Près de mille ans avant des manuscrits indiens, des tablettes d’argile contiennent les premières mentions d’embrassades amoureuses.
À quand remontent les premiers baisers amoureux dans l’histoire de l’humanité ? Cette pratique, bouche contre bouche, romantique ou sexuelle, n’est pas du tout universelle dans les sociétés humaines actuelles, contrairement au baiser amical ou familial, qui est lui très largement répandu. Dans un article de perspective publié le 18 mai dans la revue Science, deux scientifiques danois expliquent que la pratique est bien plus ancienne que ce que pensent certains spécialistes, avec des descriptions datant de 2 500 ans avant J.-C. en Mésopotamie, presque 1 000 ans avant ce que rapportent des manuscrits retrouvés en Inde.
Ce texte est en fait une réaction à une étude qui faisait un lien entre les premiers baisers romantiques et la transmission de maladies infectieuses. « Avec ma coauteur, la biologiste Sophie Lund Rasmussen, nous avons lu une étude (publiée dans Science Advances en 2022, NDLR) qui affirmait qu’une nouvelle lignée du virus de l’herpès, le HSV-1, serait apparue à l’âge de bronze à cause des premiers baisers romantiques, raconte Troels Pank Arboell, professeur assistant d’assyriologie à l’université de Copenhague, spécialisé en histoire de la médecine.
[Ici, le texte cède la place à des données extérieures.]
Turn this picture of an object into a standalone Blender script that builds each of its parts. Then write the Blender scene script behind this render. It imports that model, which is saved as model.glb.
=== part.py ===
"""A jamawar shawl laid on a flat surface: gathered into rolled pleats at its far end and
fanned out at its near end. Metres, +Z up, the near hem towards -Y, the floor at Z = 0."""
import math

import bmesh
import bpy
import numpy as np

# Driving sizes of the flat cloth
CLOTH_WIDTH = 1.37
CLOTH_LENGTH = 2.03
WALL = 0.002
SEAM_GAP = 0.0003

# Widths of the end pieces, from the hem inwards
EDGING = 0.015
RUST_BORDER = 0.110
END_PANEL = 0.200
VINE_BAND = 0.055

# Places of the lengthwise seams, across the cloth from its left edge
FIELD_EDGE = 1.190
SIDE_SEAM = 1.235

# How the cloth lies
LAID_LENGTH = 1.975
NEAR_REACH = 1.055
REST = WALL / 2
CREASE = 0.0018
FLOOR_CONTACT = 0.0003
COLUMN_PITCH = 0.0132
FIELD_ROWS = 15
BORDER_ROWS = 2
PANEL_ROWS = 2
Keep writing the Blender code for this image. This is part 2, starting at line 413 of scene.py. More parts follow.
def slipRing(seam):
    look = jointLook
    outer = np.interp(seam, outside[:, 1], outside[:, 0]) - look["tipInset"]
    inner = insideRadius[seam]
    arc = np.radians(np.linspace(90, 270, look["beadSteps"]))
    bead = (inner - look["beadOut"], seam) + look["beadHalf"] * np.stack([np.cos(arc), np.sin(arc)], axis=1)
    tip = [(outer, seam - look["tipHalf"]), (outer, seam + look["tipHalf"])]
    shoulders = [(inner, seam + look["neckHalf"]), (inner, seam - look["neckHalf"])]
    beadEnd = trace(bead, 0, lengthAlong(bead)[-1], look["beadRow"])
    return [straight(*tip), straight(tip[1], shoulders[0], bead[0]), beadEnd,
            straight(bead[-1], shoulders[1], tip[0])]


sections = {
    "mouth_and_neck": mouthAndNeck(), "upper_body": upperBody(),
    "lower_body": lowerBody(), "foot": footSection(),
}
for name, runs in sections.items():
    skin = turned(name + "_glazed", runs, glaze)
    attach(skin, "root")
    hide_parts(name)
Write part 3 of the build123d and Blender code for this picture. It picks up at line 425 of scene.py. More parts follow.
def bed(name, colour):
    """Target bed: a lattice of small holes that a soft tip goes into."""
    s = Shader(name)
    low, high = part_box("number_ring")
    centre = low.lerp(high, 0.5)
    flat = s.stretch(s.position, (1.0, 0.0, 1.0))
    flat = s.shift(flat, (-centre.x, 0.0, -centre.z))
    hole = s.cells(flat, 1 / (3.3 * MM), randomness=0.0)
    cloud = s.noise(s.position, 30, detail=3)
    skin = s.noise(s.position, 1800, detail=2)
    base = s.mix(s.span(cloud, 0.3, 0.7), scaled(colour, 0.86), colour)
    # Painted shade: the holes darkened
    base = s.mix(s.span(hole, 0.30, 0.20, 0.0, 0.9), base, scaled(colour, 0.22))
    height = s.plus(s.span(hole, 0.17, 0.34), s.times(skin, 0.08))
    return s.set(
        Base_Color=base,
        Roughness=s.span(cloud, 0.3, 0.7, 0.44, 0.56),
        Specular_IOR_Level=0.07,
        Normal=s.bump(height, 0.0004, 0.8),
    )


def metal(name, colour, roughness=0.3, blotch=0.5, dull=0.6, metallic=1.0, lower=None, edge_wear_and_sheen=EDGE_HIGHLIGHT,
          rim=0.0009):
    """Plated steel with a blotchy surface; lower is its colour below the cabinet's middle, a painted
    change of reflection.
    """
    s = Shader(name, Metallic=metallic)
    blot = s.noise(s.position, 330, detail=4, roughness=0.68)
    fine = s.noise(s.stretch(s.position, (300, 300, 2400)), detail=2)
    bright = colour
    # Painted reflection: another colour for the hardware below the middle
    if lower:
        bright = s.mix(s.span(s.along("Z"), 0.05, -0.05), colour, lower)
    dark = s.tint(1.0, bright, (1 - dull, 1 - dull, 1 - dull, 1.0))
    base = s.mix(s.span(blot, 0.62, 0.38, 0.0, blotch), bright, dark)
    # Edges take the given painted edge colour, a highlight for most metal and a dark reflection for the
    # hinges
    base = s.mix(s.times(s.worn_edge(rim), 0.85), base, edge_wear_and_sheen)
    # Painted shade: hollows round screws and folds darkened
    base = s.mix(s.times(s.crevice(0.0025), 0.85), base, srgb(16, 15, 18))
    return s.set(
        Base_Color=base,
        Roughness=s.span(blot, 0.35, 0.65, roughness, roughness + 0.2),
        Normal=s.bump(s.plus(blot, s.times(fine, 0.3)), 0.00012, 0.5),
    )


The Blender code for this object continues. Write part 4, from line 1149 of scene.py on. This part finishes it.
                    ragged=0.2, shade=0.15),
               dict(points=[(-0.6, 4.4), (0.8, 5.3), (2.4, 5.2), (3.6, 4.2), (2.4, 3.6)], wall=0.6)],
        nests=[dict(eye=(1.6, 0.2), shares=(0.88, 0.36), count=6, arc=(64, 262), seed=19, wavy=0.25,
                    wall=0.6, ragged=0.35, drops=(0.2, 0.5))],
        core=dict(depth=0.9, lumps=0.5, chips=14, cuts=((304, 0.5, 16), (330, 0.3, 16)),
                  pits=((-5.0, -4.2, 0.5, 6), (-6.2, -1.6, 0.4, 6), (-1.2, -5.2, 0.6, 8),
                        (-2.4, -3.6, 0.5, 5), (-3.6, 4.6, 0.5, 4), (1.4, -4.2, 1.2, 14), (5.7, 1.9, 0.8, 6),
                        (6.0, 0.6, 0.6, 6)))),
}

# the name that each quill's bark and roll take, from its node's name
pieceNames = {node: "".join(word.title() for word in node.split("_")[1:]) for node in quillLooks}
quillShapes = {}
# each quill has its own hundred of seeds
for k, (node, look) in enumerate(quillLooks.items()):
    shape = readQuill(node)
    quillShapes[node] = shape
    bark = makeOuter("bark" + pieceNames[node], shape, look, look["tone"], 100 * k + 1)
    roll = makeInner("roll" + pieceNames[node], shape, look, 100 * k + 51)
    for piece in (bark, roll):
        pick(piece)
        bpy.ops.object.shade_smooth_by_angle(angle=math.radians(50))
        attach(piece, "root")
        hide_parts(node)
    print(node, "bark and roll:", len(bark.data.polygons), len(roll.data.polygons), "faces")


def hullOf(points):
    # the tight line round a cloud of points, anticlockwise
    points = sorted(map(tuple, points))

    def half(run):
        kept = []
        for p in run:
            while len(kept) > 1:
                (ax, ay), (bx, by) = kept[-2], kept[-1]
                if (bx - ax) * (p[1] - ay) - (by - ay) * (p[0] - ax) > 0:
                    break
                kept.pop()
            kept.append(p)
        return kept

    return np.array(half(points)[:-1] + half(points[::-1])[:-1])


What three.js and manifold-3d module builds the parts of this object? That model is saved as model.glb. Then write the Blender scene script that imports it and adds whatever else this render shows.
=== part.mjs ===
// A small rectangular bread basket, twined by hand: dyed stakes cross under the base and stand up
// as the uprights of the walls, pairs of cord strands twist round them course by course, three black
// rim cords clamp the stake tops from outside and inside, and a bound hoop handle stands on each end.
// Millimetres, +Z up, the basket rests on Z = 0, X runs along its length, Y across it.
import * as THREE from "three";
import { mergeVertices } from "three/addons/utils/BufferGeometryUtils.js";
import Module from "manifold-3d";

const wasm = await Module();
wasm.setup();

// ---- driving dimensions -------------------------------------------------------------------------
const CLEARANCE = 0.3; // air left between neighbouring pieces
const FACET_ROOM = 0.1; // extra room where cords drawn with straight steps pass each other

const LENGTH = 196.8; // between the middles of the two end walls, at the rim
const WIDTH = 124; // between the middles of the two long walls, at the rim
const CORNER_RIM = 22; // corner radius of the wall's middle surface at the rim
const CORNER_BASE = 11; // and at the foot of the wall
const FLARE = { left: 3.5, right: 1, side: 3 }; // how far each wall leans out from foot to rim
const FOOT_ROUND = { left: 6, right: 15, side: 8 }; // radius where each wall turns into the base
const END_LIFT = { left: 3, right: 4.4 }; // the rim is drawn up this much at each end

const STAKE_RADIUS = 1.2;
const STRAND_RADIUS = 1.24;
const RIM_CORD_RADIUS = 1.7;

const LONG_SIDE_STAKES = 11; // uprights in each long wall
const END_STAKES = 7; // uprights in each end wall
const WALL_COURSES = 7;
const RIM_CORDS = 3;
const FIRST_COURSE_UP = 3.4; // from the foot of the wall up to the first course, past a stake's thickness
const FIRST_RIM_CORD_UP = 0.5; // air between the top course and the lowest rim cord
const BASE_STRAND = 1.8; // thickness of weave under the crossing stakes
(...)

Quand j’ai lu qu’ils rapportaient que les premières traces de baisers dataient de 1 500 ans avant J.-C. en Inde, j’ai tout de suite compris que c’était faux, car on sait depuis les années 1980 que le baiser sur la bouche, comme acte intime lié à des actes amoureux, est décrit dans plusieurs tablettes cunéiformes bien plus vieilles, en langues sumérienne et akkadienne. »
En Mésopotamie, région couverte aujourd’hui par l’Irak et la Syrie, des écrits présentent le baiser comme une activité que pratiquent les couples mariés, et apparemment mal vue hors du mariage. « Deux textes de 1 800 avant J.-C. sont assez révélateurs, écrivent les chercheurs. L’un décrit comment une femme mariée a presque été poussée à la faute par le baiser d’un homme, et l’autre décrit une femme non mariée qui jure qu’elle évitera d’embrasser et d’avoir des relations sexuelles avec un homme précis. »
Et les dieux, comme les humains, s’embrassent eux aussi : avec ses deux épouses, le dieu El « se penche, baise leurs lèvres. C’est que leurs lèvres sont douces, douces comme des grenades. Après le baiser, la conception. L’étreinte et les ardeurs, elles viennent à terme. Elles enfantent Shahar et Shalim » rapporte un texte du XIVe siècle avant J.-C. de la cité d’Ougarit, dans l’actuelle Syrie, sur la naissance des dieux. Mais ces derniers sont capricieux, et les conséquences d’un baiser interdit peuvent être lourdes. « Un diagnostic médical raconte l’histoire d’un homme devenu incapable de parler après avoir embrassé une prêtresse, qui n’est pas censée avoir ce genre d’activité, raconte Troels Pank Arboell. À l’époque, on ne fait pas la distinction entre ce qui est du ressort du médical ou du religieux et du magique, tout se mélange. »
Dans les textes mésopotamiens, aucune mention n’est faite en revanche de l’idée que les baisers puissent transmettre des maladies. « Même s’il n’y avait évidemment pas de théorie microbienne, il y avait déjà l’idée qu’on pouvait se prémunir contre les contaminations, notamment celles liées aux fluides corporels, explique l’assyriologue. Une lettre de 1 775 avant J.-C. raconte qu’une femme était tombée malade dans le harem d’un palais, avec des lésions visibles. Pour éviter l’infection, instruction avait été donné de ne pas boire dans sa coupe, de ne pas dormir dans son lit ou de ne pas s’asseoir sur son siège. »
« Si les traces prouvées de baisers remontent à 4 500 ans en Mésopotamie, cela ne veut pas du tout dire que cela a été inventé à cet endroit et que personne ne s’embrassait avant, estime Troels Pank Arboell. Des signes indirects montrent plutôt que c’est sûrement une pratique bien plus ancienne. La sculpture préhistorique des amants d’Ain Sakhri, retrouvée en Israël et datant de plus de 11 000 ans, représente deux corps enlacés, dont les têtes se touchent. Ce n’est pas une preuve absolue, mais c’est un indice intéressant. Et dans un autre domaine, des scientifiques pensent qu’un microbe buccal, Methanobrevibacter oralis, a pu se transmettre de Neandertal à Homo sapiens il y a plus de 100 000 ans par un échange de salive. » Le mystère du premier baiser de l’humanité risque d’être gardé pour toujours par ceux qui l’ont pratiqué. C. V.